Emit the entire listing verbatim.
*-*-*
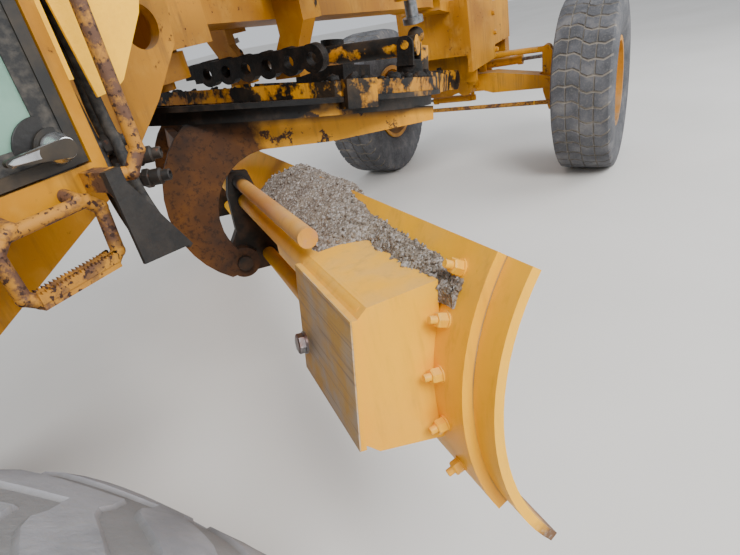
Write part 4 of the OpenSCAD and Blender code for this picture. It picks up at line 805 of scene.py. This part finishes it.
class GRADER_OT_tyres(bpy.types.Operator):
    """Replaces the plain tyres by tyres with blocks in front and bars at the rear"""

    bl_idname = "grader.tyres"
    bl_label = "Tyres"

    def execute(self, context):
        look = context.scene.grader_tyres
        front = [(0.196, 0), (0.150, 0), (0.104, 0), (0.098, 1), (0.096, 1), (0.090, 0), (0.05, 0),
                 (0.012, 0), (0.005, 0), (0.003, 1)]
        rear = [(w, 0) for w in (0.198, 0.17, 0.14, 0.11, 0.08, 0.05, 0.026, 0.018)]
        for side in SIDES:
            tyre("front", side, "blocks", "rubber", look.front_rows,
                 [(0.0, 1), (0.11, 1), (0.15, 0), (0.55, 0), (0.96, 0)],
                 lambda w: 0.32 * np.sin(w / 0.2 * np.pi * 0.95) + 0.10 * np.sin(w / 0.2 * np.pi * 3),
                 look.front_depth, front)
        for axle in ("rear_1", "rear_2"):
            for side in SIDES:
                tyre(axle, side, "bars", "worn_rubber", look.rear_bars,
                     [(0.0, 1), (0.14, 1), (0.34, 1), (0.40, 0), (0.68, 0), (0.95, 0)],
                     lambda w: 0.62 * np.abs(w) / 0.2 + 0.5 * np.clip(w / 0.03, 0, 1),
                     look.rear_depth, rear)
        return {"FINISHED"}


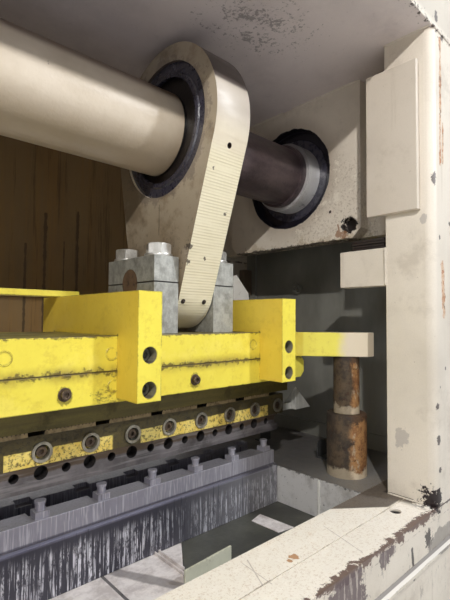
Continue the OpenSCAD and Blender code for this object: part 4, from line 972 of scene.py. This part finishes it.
# %% Give every node its finish
bolt_steel = steel("bright_bolt_steel", (226, 224, 220), (192, 190, 184), (124, 110, 92), (1, 1, 0.2), 0.3,
                   0.35, 0.7)
block_steel = steel("planed_block_steel", (188, 188, 183), (144, 144, 139), (92, 85, 74), (1, 1, 0.75),
                    0.46, 0.4, 0.35, seam_z=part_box("block_caps")[0].z)
# The tool shoe's dark olive stands for oily steel and for painted shade under the ram
shoe_steel = steel("oily_shaded_shoe_steel", (106, 96, 46), (82, 74, 38), (46, 40, 24), (0.08, 1, 1), 0.42, 0.5,
                   0.3)
ring_steel = steel("pale_ring_steel", (172, 167, 154), (118, 112, 100), (66, 58, 46), (1, 1, 0.4), 0.36,
                   0.7, 0.5)
brown_hex = steel("brown_hex_steel", (100, 84, 68), (64, 52, 44), (34, 28, 24), (1, 1, 1), 0.45, 0.6, 0.5)
gusset_steel = steel("pale_gusset_steel", (208, 208, 204), (170, 170, 166), (120, 110, 96), (1, 1, 0.3),
                     0.45, 0.4, 0.2)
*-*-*
* Task answer
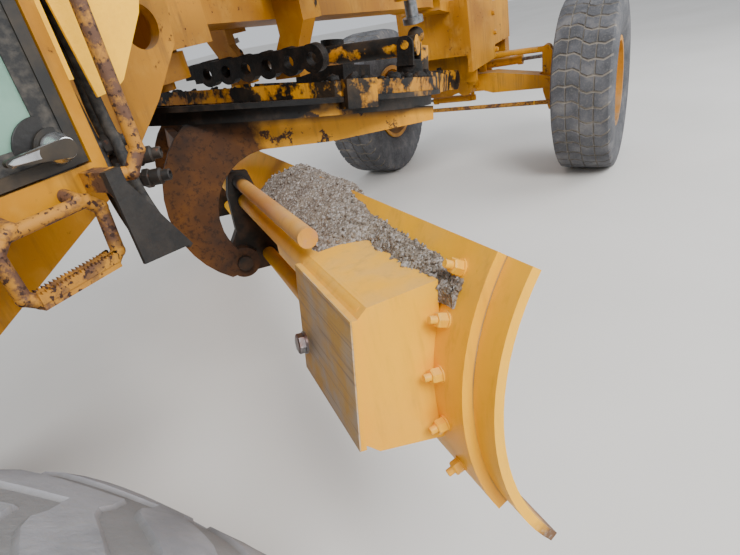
Write part 4 of the OpenSCAD and Blender code for this picture. It picks up at line 805 of scene.py. This part finishes it.
class GRADER_OT_tyres(bpy.types.Operator):
    """Replaces the plain tyres by tyres with blocks in front and bars at the rear"""

    bl_idname = "grader.tyres"
    bl_label = "Tyres"

    def execute(self, context):
        look = context.scene.grader_tyres
        front = [(0.196, 0), (0.150, 0), (0.104, 0), (0.098, 1), (0.096, 1), (0.090, 0), (0.05, 0),
                 (0.012, 0), (0.005, 0), (0.003, 1)]
        rear = [(w, 0) for w in (0.198, 0.17, 0.14, 0.11, 0.08, 0.05, 0.026, 0.018)]
        for side in SIDES:
            tyre("front", side, "blocks", "rubber", look.front_rows,
                 [(0.0, 1), (0.11, 1), (0.15, 0), (0.55, 0), (0.96, 0)],
                 lambda w: 0.32 * np.sin(w / 0.2 * np.pi * 0.95) + 0.10 * np.sin(w / 0.2 * np.pi * 3),
                 look.front_depth, front)
        for axle in ("rear_1", "rear_2"):
            for side in SIDES:
                tyre(axle, side, "bars", "worn_rubber", look.rear_bars,
                     [(0.0, 1), (0.14, 1), (0.34, 1), (0.40, 0), (0.68, 0), (0.95, 0)],
                     lambda w: 0.62 * np.abs(w) / 0.2 + 0.5 * np.clip(w / 0.03, 0, 1),
                     look.rear_depth, rear)
        return {"FINISHED"}


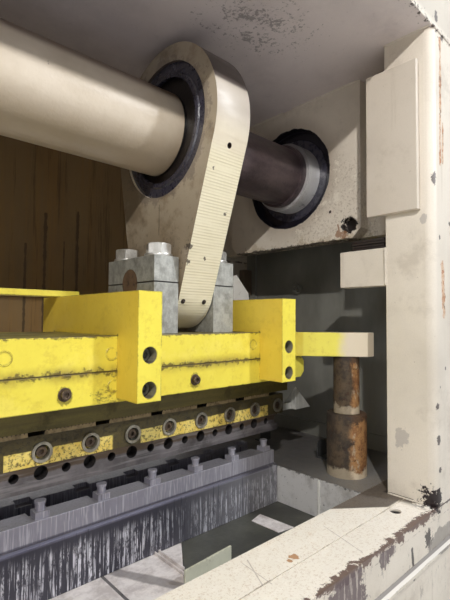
Continue the OpenSCAD and Blender code for this object: part 4, from line 972 of scene.py. This part finishes it.
# %% Give every node its finish
bolt_steel = steel("bright_bolt_steel", (226, 224, 220), (192, 190, 184), (124, 110, 92), (1, 1, 0.2), 0.3,
                   0.35, 0.7)
block_steel = steel("planed_block_steel", (188, 188, 183), (144, 144, 139), (92, 85, 74), (1, 1, 0.75),
                    0.46, 0.4, 0.35, seam_z=part_box("block_caps")[0].z)
# The tool shoe's dark olive stands for oily steel and for painted shade under the ram
shoe_steel = steel("oily_shaded_shoe_steel", (106, 96, 46), (82, 74, 38), (46, 40, 24), (0.08, 1, 1), 0.42, 0.5,
                   0.3)
ring_steel = steel("pale_ring_steel", (172, 167, 154), (118, 112, 100), (66, 58, 46), (1, 1, 0.4), 0.36,
                   0.7, 0.5)
brown_hex = steel("brown_hex_steel", (100, 84, 68), (64, 52, 44), (34, 28, 24), (1, 1, 1), 0.45, 0.6, 0.5)
gusset_steel = steel("pale_gusset_steel", (208, 208, 204), (170, 170, 166), (120, 110, 96), (1, 1, 0.3),
                     0.45, 0.4, 0.2)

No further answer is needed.